One morning, I received a call from the bookkeeper at one of the remote sites. She was one of several staff working in a small office attached to the barn. She reported that her desktop was starting to crash and freeze at apparently random moments, and the problem was getting worse.

After some basic troubleshooting over the phone, I agreed to come out in the afternoon to investigate. This site only had two moderately ancient IBM-AT class machines that were in need of replacement, but management had not yet approved my upgrade proposal.

Upon arrival, I decided to start by opening the case and giving the insides a quick check and cleaning. As I slid back the cover, I was shocked to see almost the entire interior of the PC filled with straw, shavings, and mouse turds galore. As I stood speechless, staring at the mess, it suddenly began to move. As I jumped back in surprise, a mouse appeared from the middle of the wad and lunged for an opening in the back of the case. Someone prior to me had installed and then removed an add-in card for this machine. But when they removed the card, they had neglected to reinstall a cover plate for the slot. I imagine the warm toasty interior of the PC was quite an inviting habitat for the little critter.

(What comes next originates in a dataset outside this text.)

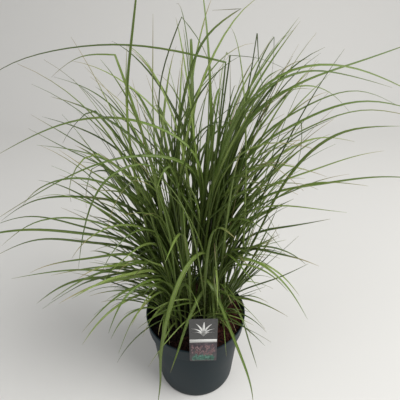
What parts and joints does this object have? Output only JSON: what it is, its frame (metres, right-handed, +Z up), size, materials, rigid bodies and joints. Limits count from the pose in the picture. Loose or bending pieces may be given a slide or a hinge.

I spent the next hour or so carefully removing the debris inside the case and cleaning up as much of the mouse turds and urine as I dared without further damaging the motherboard. After this treatment, the PC booted up normally and appeared to work just fine for the rest of my time on-site. I opened the other PC in an adjacent office and found more or less the same situation, but there was no active inhabitant, fortunately.

I located several slot covers among the old computer debris on the site, so they were installed on the open slots of both machines before I buttoned them back up.

Shortly after reporting this to management, the proposal to replace these two mouse houses was approved. Fortunately, the staff had no further problems with the old machines until they were replaced.